Pletcher earned a major decision, his fourth bonus-point victory in the past five matches. He and Moore improved to 19-0 on the season, and both remain undefeated.
Ohio State had at least one other winnable match of the evening, as Rocky Jordan held freshman phenom Abe Assad to a 3-1 decision. Jordan wrestled a solid match but couldn't get much in the way of offense going; Assad managed the only takedown of the match.
The gap between Jordan and the ninth-ranked Assad did not appear to be a large one, which should give Buckeye backers hope that the youngest Jordan brother could get on the right side of the ledger if these two young guns meet again sometime in March.
Coming Up Short
The match got off to a quick start for the home team, as Iowa won the first three matches of the night. Starting at 165, they reeled off a trio of decisions with No. 2 Alex Marinelli outpacing No. 12 Ethan Smith at '65, No. 3 Michael Kemerer outshooting No. 8 Kaleb Romero at 174, and Jordan coming up a takedown short against Assad.
Moore got the Buckeyes on the board at 197 before one of the funnest matches of the night: newly-ranked Gas Tank Gary Traub versus No. 3 Tony Cassioppi. The Hawkeye heavyweight appeared to have a sizeable mass advantage over the svelte Sycamore High School alumnus, but Traub refused to go down quietly, riding Cassippi for nearly the entire second period and firing off shot attempts literally until the final whistle.
He may not be a blue-chip recruit, but there's little question as to why Ohio State fans love Gas Tank Gary. His last-second takedown attempt was what the "Legend of Gas Tank Gary" is all about: Never give in, never give up.
The two matches that followed were almost the opposite extreme. Hunter Lucas, filling in for the embattled Malik Heinselman at 125 pounds, held off an early pin attempt by two-time NCAA champion Spencer Lee, but the match still ended early when Lee's eleventeenth tilt gave him an 18-point advantage.
At 133, Jordan Decatur came out shooting and scored the first takedown of the match off the opening whistle. That seemed to incense former bad boy Austin DeSanto, who went hog wild on Decatur in a match that quickly got out of hand and gave the Hawkeyes a second-consecutive tech fall and put the meet effectively out of reach for the Buckeyes.
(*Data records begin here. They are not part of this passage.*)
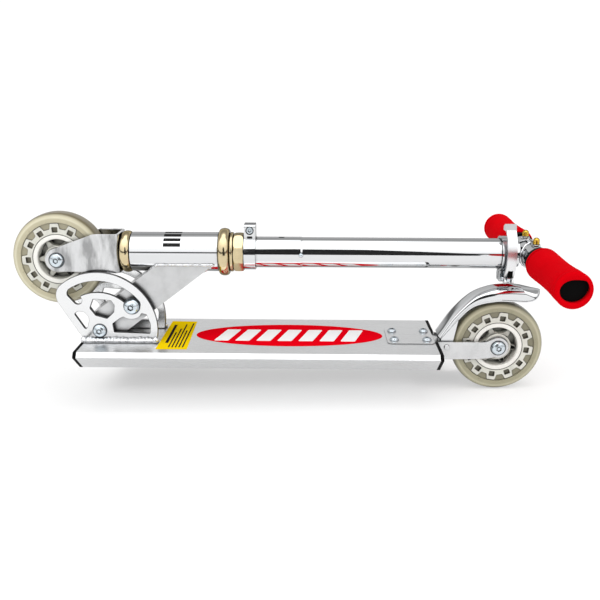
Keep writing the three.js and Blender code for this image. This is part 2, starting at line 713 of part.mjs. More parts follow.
// A pressed headset cup: a bulged ring outside the head tube and a skirt inside it.
function headsetCup(name, mouth, inward, bulgeR, width) {
  const bore = STEERER_R + 0.5;
  const skirt = HEAD.bore - GAP;
  const side = (x) => mouth + inward * x;
  const points = [
    [bore, side(0.5)], [bulgeR - 4.5, side(0)], [bulgeR - 1.4, side(width * 0.14)],
    [bulgeR, side(width * 0.45)], [bulgeR - 1.2, side(width * 0.8)], [bulgeR - 3, side(width)],
    [skirt, side(width)], [skirt, side(width + CUP_SKIRT)],
    [bore + 1, side(width + CUP_SKIRT)], [bore, side(width - 4)],
  ];
  return part(name, turned(inward > 0 ? points : points.reverse(), ROUND, 'X'), GOLD_ZINC);
}

function head() {
  const group = new THREE.Group();
  const tilted = new THREE.Group();
  tilted.position.set(PIVOT.x, 0, PIVOT.z);
  tilted.add(downTube(), lockSpring());
  const line = new THREE.Group();
  line.position.z = COLUMN_Z;
  line.add(
    headTube(),
    headsetCup('lower_headset_cup', CROWN_X + GAP, 1, 22.1, HEAD.front - CROWN_X - 2 * GAP),
    headsetCup('upper_headset_cup', HEAD.rear + 11.4, -1, 25.2, 11.1),
  );
  group.add(tilted, line);
  return group;
}

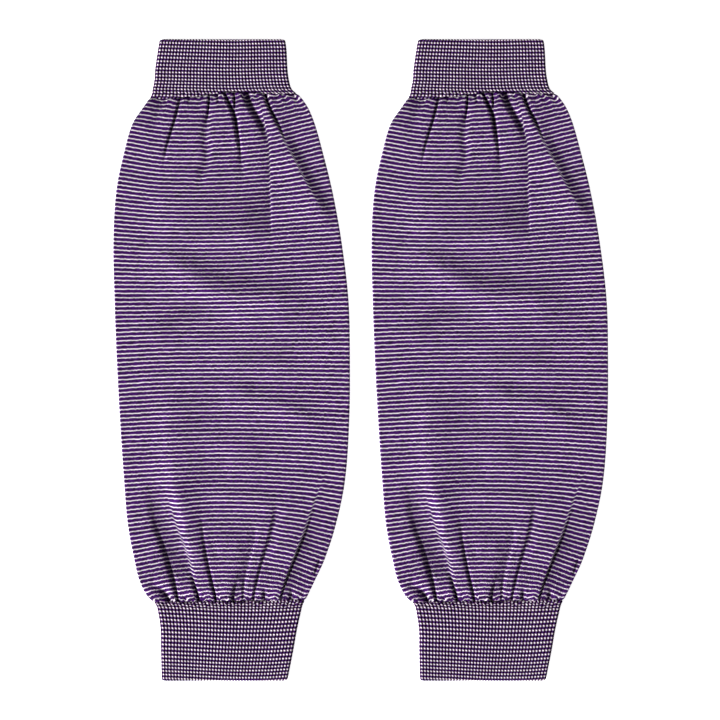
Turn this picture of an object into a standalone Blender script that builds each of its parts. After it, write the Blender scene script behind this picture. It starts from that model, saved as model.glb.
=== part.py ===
"""Pair of gathered knit oversleeves with ribbed cuffs, lying flat side by side.

Each sleeve is a flattened tube of striped knit, gathered into a short ribbed cuff at the
elbow end and into a longer one at the wrist end. Its two layers lie on each other, and
the lower one rests flat on Z = 0. +Y runs from wrist to elbow.

Sizes are in millimetres, and become metres where a mesh is made. On a sleeve, "along" is
the distance from the wrist cuff's free end, and "across" is the distance to the right of
the sleeve's centre line.
"""

from collections import namedtuple
from math import exp, hypot, pi, sin, sqrt

import bmesh
import bpy

METRES_PER_MM = 0.001

# Driving dimensions of one sleeve
SLEEVE_LENGTH = 399.8
WRIST_CUFF_LENGTH = 47.4
ELBOW_CUFF_LENGTH = 35.3
SEAM_GAP = 0.3
SLEEVE_SPACING = 160.7

# Knit thicknesses and the heights of the flattened tube
BODY_WALL = 1.5
BODY_HEIGHT = 4.2
LOWEST_BODY_HEIGHT = 3.5
HIGHEST_BODY_HEIGHT = 6.9
BODY_EDGE_ROUND = 2.5
RIB_WALL = 2.0
RIB_RELIEF = 0.6
CUFF_AIR = 0.5
CUFF_HEIGHT = 2 * RIB_WALL + CUFF_AIR
CUFF_EDGE_ROUND = CUFF_HEIGHT / 2
CUFF_END_ROUND = 0.6

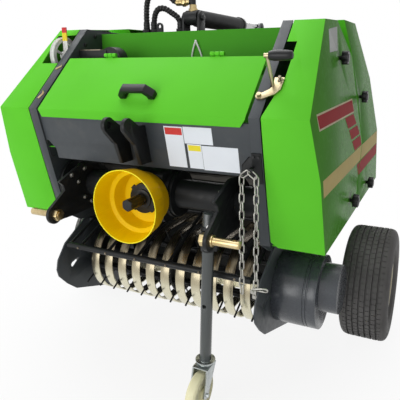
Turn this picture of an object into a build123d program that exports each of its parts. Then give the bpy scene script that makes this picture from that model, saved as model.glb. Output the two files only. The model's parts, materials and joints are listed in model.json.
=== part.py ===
"""Mini round baler for a compact tractor, one STEP per sub-part, in millimetres.

The fold line of the front covers is y = 0 while the pieces are drawn, the front
(tractor) side is -Y, the ground is z = 0 and the machine is symmetric about x = 0
apart from its stand, its pickup drive and its small fittings.  The last section
moves every piece back by ORIGIN_Y, so that the stored origin lies on the ground
under the middle of the machine.
"""
from build123d import *
from math import atan2, cos, degrees, hypot, pi, radians, sin, tan
import os

# ------------------------------------------------------------------ clearances
SEAT = 0.3            # between pieces of one body that are bolted or laid together
RUN = 0.05            # radial running clearance of a shaft in its bore
HOLE = 0.4            # radial clearance of a stud in a sheet-metal hole

# ------------------------------------------------------------------ origin
ORIGIN_Y = 462.75     # from the covers' fold line back to the stored origin

# ------------------------------------------------------------------ side plates
CHAMBER_W = 700       # clear width of the bale chamber
PLATE_T = 5
PLATE_IN = CHAMBER_W / 2
PLATE_OUT = PLATE_IN + PLATE_T
FLANGE_W = 30         # width of the plates' front flange, plate thickness included
FLANGE_X = PLATE_IN + FLANGE_W
FLANGE_T = 4

# front contour of the machine in the y-z plane, top to bottom
TOP = (254, 1108)
FOLD = (0, 862)
KNEE = (36, 706)
FOOT = (87, 500)
SLOPE = atan2(TOP[1] - FOLD[1], TOP[0] - FOLD[0])   # rise of the lid plane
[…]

Decatur now finds himself on the wrong side of a four-match losing streak, and is now just 5-4 since torching his redshirt earlier this month. Granting that Ohio State doesn't have many appealing options at the lighter weights this season, it's hard to feel terribly positive about the decision to let Decatur take a crack at 133 this year.
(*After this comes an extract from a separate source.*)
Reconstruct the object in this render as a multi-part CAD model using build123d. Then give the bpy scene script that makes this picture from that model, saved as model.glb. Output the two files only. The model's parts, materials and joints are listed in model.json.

Looking at the matches he's dropped, the consistent theme is that he's clearly gassed by the weight cut. He's a big 133, and it's been no secret that the one-hour weigh-in has been a challenge.
On the positive side, his next two matches at Minnesota and at home against Maryland give him a chance to earn a couple of wins before a brutal three-match stretch to close the season against Ridge Lovett at Nebraska, versus Northwestern's Sebastian Rivera, and against Roman Bravo-Young at Penn State.
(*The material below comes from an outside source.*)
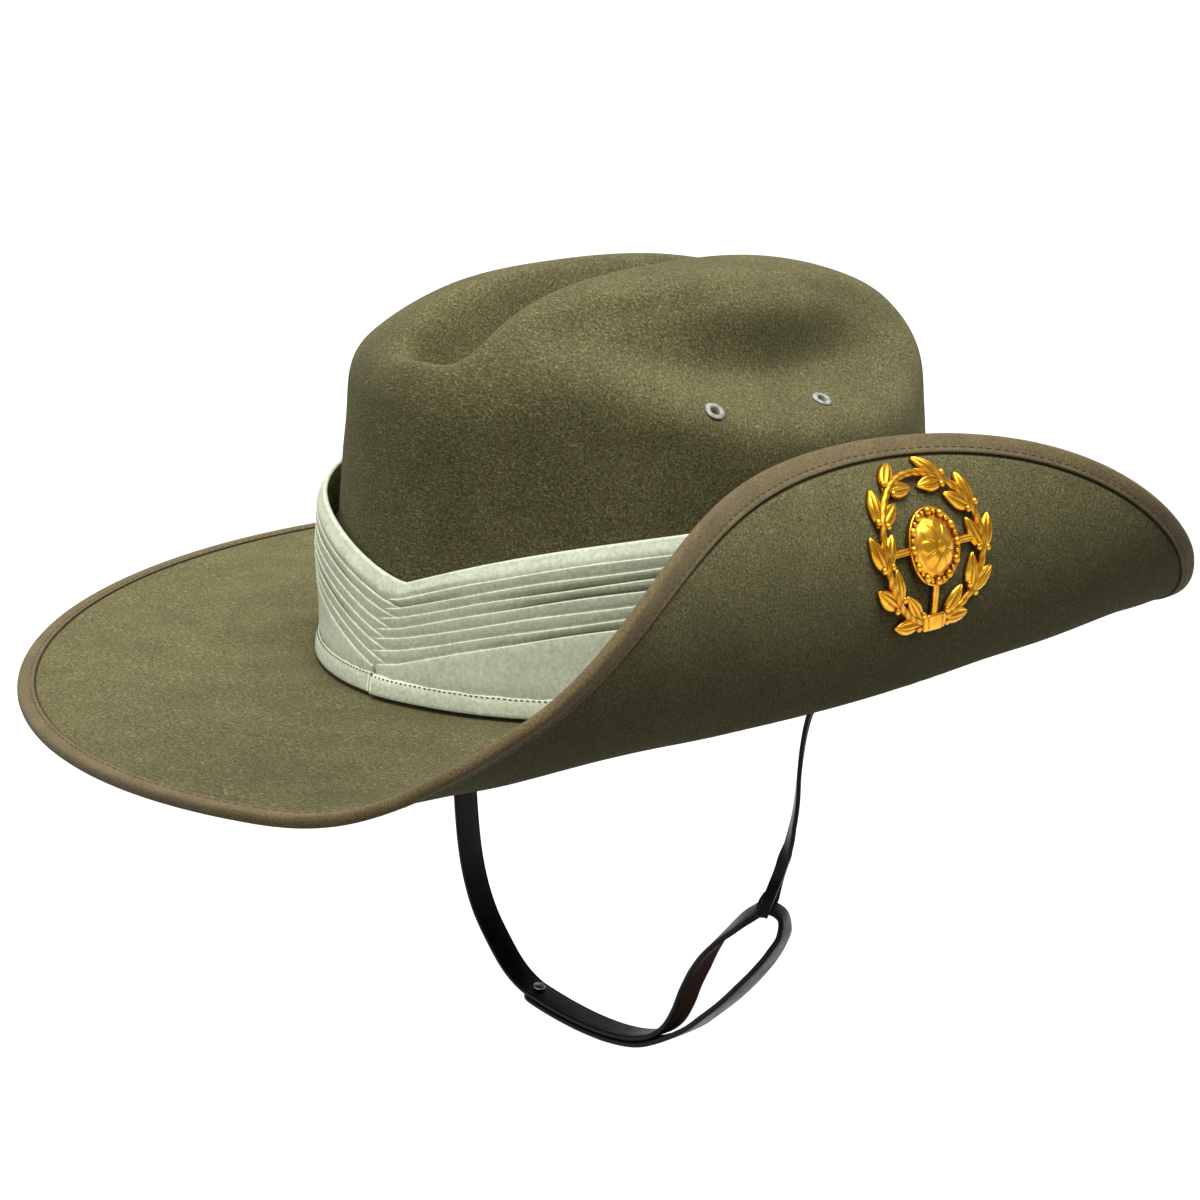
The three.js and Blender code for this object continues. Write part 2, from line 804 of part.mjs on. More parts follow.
// It then rises, turns over through the keeper and comes back down beside itself.
const loopSpots = [
  { x: 0.208, drop: 0.907 },
  { x: 0.259, drop: 0.857 },
  { x: 0.296, drop: 0.804 },
  { x: 0.342, drop: 0.75 },
  { x: 0.396, y: -0.006, drop: 0.699, yaw: 10 },
  { x: 0.469, y: -0.017, drop: 0.647, yaw: 25 },
  { x: 0.544, y: -0.023, drop: 0.604, yaw: 38 },
  { x: 0.613, y: -0.017, drop: 0.568, yaw: 44 },
  { x: 0.665, y: 0.012, drop: 0.546, yaw: 46 },
  { x: 0.713, y: 0.04, drop: 0.562, yaw: 36 },
  { x: 0.728, y: 0.035, drop: 0.598, yaw: 22 },
  { x: 0.706, y: 0.017, drop: 0.638, yaw: 12 },
  { x: 0.657, y: 0.006, drop: 0.685, yaw: 5 },
  { x: 0.579, drop: 0.742 },
  { x: 0.49, drop: 0.799 },
  { x: 0.402, drop: 0.848 },
  { x: 0.313, drop: 0.895 },
];

// The last stretch lies flat under the strap, set off by its thickness and a gap.
const layerStep = strapThickness + gap + 0.1;
const firstDoubled = 6;

function returnSpots() {
  const hanging = routeSpots(hangingSpots);
  const spots = [];
  for (let index = hanging.length - 1; index >= firstDoubled; index -= 1) {
    const before = hanging[index - 1].centre;
    const after = hanging[Math.min(index + 1, hanging.length - 1)].centre;
    const along = after.clone().sub(before).normalize();
    const down = vector(along.z, 0, -along.x);
    spots.push({ ...hanging[index], centre: hanging[index].centre.clone().addScaledVector(down, layerStep) });
  }
  return spots;
}

function longStrapStations() {
  const seat = seatHeights.map((height) => ({
    centre: wallSeat(-1, height, strapThickness),
    across: turnedAcross(0),
    width: strapWidth,
  }));
  const spots = [...seat, ...routeSpots(hangingSpots), ...routeSpots(loopSpots), ...returnSpots()];
  return smoothStations(spots);
}

const longStations = longStrapStations();

// The station where the long strap turns over, which the keeper holds.
const overSpot = 8;
const overIndex = Math.round(stationsPerSpot * (seatHeights.length + hangingSpots.length + overSpot));
const over = longStations[overIndex];
const overAlong = longStations[overIndex + 1].centre.clone()
  .sub(longStations[overIndex - 1].centre).normalize();
const overUnder = over.across.clone().cross(overAlong).normalize();
const overAcross = overAlong.clone().cross(overUnder);

// The short strap hangs from the wearer's left, turns its edge forward and ends in a keeper.
const shortSpots = [
  { x: 0.94, drop: 0.012, yaw: 10 },
  { x: 0.9, drop: 0.037, yaw: 24 },
  { x: 0.862, drop: 0.072, yaw: 34 },
  { x: 0.836, drop: 0.127, yaw: 38 },
  { x: 0.819, drop: 0.2, yaw: 41, width: 9 },
  { x: 0.81, drop: 0.271, yaw: 46, width: 7.5 },
  { x: 0.794, drop: 0.33, yaw: 50, width: 6 },
  { x: 0.772, drop: 0.385, yaw: 66, width: 4.6 },
];

// Keeper: down one side of the long strap, under it and back up to the stem. Its shoulders are
// shares of the mouth's half width and of its depth.
const keeperThroat = 1.6;
const keeperShoulder = 0.72;
const keeperBelly = 0.8;

function keeperSpots() {
  const stemFoot = routeSpots(shortSpots).at(-1).centre;
  const halfLayer = (shortStrapThickness + gap) / 2;
  const halfMouth = strapWidth / 2 + keeperRoom + shortStrapThickness / 2;
  const depth = strapThickness / 2 + keeperRoom + shortStrapThickness / 2;
  const spot = (share, reach, sink) => ({
    centre: stemFoot.clone().lerp(over.centre, share)
      .addScaledVector(overAcross, reach).addScaledVector(overUnder, sink),
    across: overAlong,
    width: keeperWidth,
  });
  return [
    spot(0.3, halfLayer, 0),
    spot(0.5, halfLayer * keeperThroat, 0),
    spot(0.78, halfMouth * keeperShoulder, 0),
    spot(1, halfMouth, 0),
    spot(1, halfMouth * keeperShoulder, depth * keeperBelly),
    spot(1, 0, depth),
    spot(1, -halfMouth * keeperShoulder, depth * keeperBelly),
    spot(1, -halfMouth, 0),
    spot(0.78, -halfMouth * keeperShoulder, 0),
    spot(0.5, -halfLayer * keeperThroat, 0),
    spot(0.3, -halfLayer, 0),
  ];
}

function shortStrapStations() {
  const seat = seatHeights.map((height) => ({
    centre: wallSeat(1, height, shortStrapThickness),
    across: turnedAcross(0),
    width: strapWidth,
  }));
  const spots = [...seat, ...routeSpots(shortSpots), ...keeperSpots()];
  return smoothStations(spots);
}

// A stud through two layers of strap: a barrel with a flat head at each end.
function studGeometry(grip, grow) {
  const half = grip / 2 + faceGap / 2 + gap / 2;
  const outer = half + studHeadThickness + grow;
  const barrel = studHole + grow;
  const head = studHead + grow;
  const profile = [
    new THREE.Vector2(0, -outer),
    new THREE.Vector2(head, -outer),
    new THREE.Vector2(head, -half + grow),
    new THREE.Vector2(barrel, -half + grow),
    new THREE.Vector2(barrel, half - grow),
    new THREE.Vector2(head, half - grow),
    new THREE.Vector2(head, outer),
    new THREE.Vector2(0, outer),
  ];
  return new THREE.LatheGeometry(profile, 8).rotateX(Math.PI / 2);
}

const studGrip = strapThickness + layerStep;

function studFrame() {
  const last = longStations.length - 1;
  const end = longStations[last].centre;
  const inner = longStations[last - 3].centre;
  const along = inner.clone().sub(end).normalize();
  const outward = vector(along.z, 0, -along.x);
  const lower = end.clone().addScaledVector(along, studFromEnd);
  const middle = lower.addScaledVector(outward, -layerStep / 2);
  return frameAt(middle, outward, vector(0, 1, 0));
}

function felt(name, geometry, colour, roughness) {
  const material = new THREE.MeshStandardMaterial({ color: colour, roughness, metalness: 0 });
  const mesh = new THREE.Mesh(geometry, material);
  mesh.name = name;
  return mesh;
}

function metal(name, geometry, colour, roughness) {
  const material = new THREE.MeshStandardMaterial({ color: colour, roughness, metalness: 1 });
  const mesh = new THREE.Mesh(geometry, material);
  mesh.name = name;
  return mesh;
}

const hat = new THREE.Group();
hat.add(felt('felt_body', feltGeometry(), '#75714f', 0.95));
hat.add(felt('brim_binding', bindingGeometry(), '#7f7858', 0.85));
hat.add(felt('puggaree', bandGeometry(), '#b0b595', 0.9));
for (const site of eyeletSites) {
  hat.add(place(metal(site.name, eyeletGeometry(0), '#b9b9b0', 0.4), site.frame));
}
hat.add(place(metal('badge', badgeGeometry(), '#ce921e', 0.3), badgeFrame));
hat.add(place(metal('badge_pin', pinGeometry(pinRadius, pinLength), '#c9a04a', 0.4), badgeFrame));
hat.add(metal('brim_clasp', claspGeometry(), '#9a9a94', 0.45));
const stud = studFrame();
const studSeat = toSolid(new THREE.CylinderGeometry(studHole + gap, studHole + gap, 4 * studGrip, 10)
  .rotateX(Math.PI / 2).applyMatrix4(stud));
const longStrap = toSolid(strapGeometry(longStations, strapThickness)).subtract(studSeat);
hat.add(felt('chin_strap_long', toGeometry(longStrap), '#0c0b0b', 0.4));
hat.add(felt('chin_strap_short', strapGeometry(shortStrapStations(), shortStrapThickness), '#0c0b0b', 0.4));
hat.add(place(metal('strap_stud', studGeometry(studGrip, 0), '#8c8c88', 0.35), stud));

export default hat;
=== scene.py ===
import math

import bmesh
import bpy
import numpy as np
from mathutils import Matrix, Vector


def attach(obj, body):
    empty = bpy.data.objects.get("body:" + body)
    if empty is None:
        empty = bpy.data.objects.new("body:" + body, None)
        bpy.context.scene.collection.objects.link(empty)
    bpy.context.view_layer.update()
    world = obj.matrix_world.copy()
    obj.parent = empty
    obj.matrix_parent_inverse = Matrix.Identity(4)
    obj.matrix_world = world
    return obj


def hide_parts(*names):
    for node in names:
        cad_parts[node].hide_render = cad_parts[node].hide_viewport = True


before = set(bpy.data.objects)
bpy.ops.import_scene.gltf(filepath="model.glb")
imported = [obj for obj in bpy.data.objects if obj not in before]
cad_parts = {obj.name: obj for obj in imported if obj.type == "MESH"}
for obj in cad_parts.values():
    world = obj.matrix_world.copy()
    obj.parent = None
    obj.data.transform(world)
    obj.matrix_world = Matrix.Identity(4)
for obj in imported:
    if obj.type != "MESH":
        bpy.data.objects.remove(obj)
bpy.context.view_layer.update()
scene = bpy.context.scene

# Camera
# It stands ahead of the hat and to its wearer's left, a little above the brim, with a long
# lens. The small shift and roll are those of the photograph's framing.
view_azimuth = math.radians(46.1)
view_elevation = math.radians(15.6)
view_roll = math.radians(0.4)
view_distance = 0.995
frame_pixels = 1200
focal_pixels = 3193
middle_right, middle_down = 36.5, 33.2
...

Elijah Cleary, like Rocky Jordan, looked like he left a W on the mat at 157. In the final match of the night and coming off of Sasso's sensational finish against Lugo, Cleary dropped a 4-1 decision because he couldn't get any offense going against No. 4 Kaleb Young. He did a nice job holding Young off defensively for the most part, but you have to score points to win matches, and like Jordan before him, Cleary simply didn't.
Wt | Results | OSU | IA |
---|---|---|---|
165 | No. 2 Alex Marinelli, decision over No. 12 Ethan Smith (14-10) | 0 | 3 |
174 | No. 3 Michael Kemerer, decision over No. 8 Kaleb Romero (7-1) | 0 | 6 |
184 | No. 9 Abe Assad, decision over No. 23 Rocky Jordan (3-1) | 0 | 9 |
197 | No. 1 Kollin Moore, decision over Cash Wilcke (8-3) | 3 | 9 |
HWT |
No. 3 Tony Cassioppi, decision over No. 23 Gary Traub (9-3) *Iowa penalized one team point for failure to control the mat area after the match |
3 | 11 |
125 | No. 1 Spencer Lee, victory by TECH FALL over Hunter Lucas (18-0) | 3 | 16 |
133 | No. 2 Austin DeSanto, victory by TECH FALL over No. 20 Jordan Decatur (27-12) | 3 | 21 |
141 | No. 1 Luke Pletcher, major decision over Carter Happel (14-5) | 7 | 21 |
149 | No. 6 Sammy Sasso, decision over No. 1 Pat Lugo (2-1, TB-2) | 10 | 21 |
157 | No. 4 Kaleb Young, decision over Elijah Cleary (4-1) | 10 | 24 |
In the end, the meet came down pretty much the way we thought it would. Iowa is a special team; clearly the best squad Tom Brands has coached since the program's 2010 NCAA championship season.
Ohio State's top guys have what it takes to stand toe-to-toe against most teams in the country, but the Hawkeyes are locked and stocked from 125 on down the line.
The Buckeyes will swing over to I-35 and head north to Minneapolis, where they'll finish a road-trip weekend Sunday night at Minnesota. The match versus the No. 14 Golden Gophers gets underway at 8:30 p.m. on the Big Ten Network.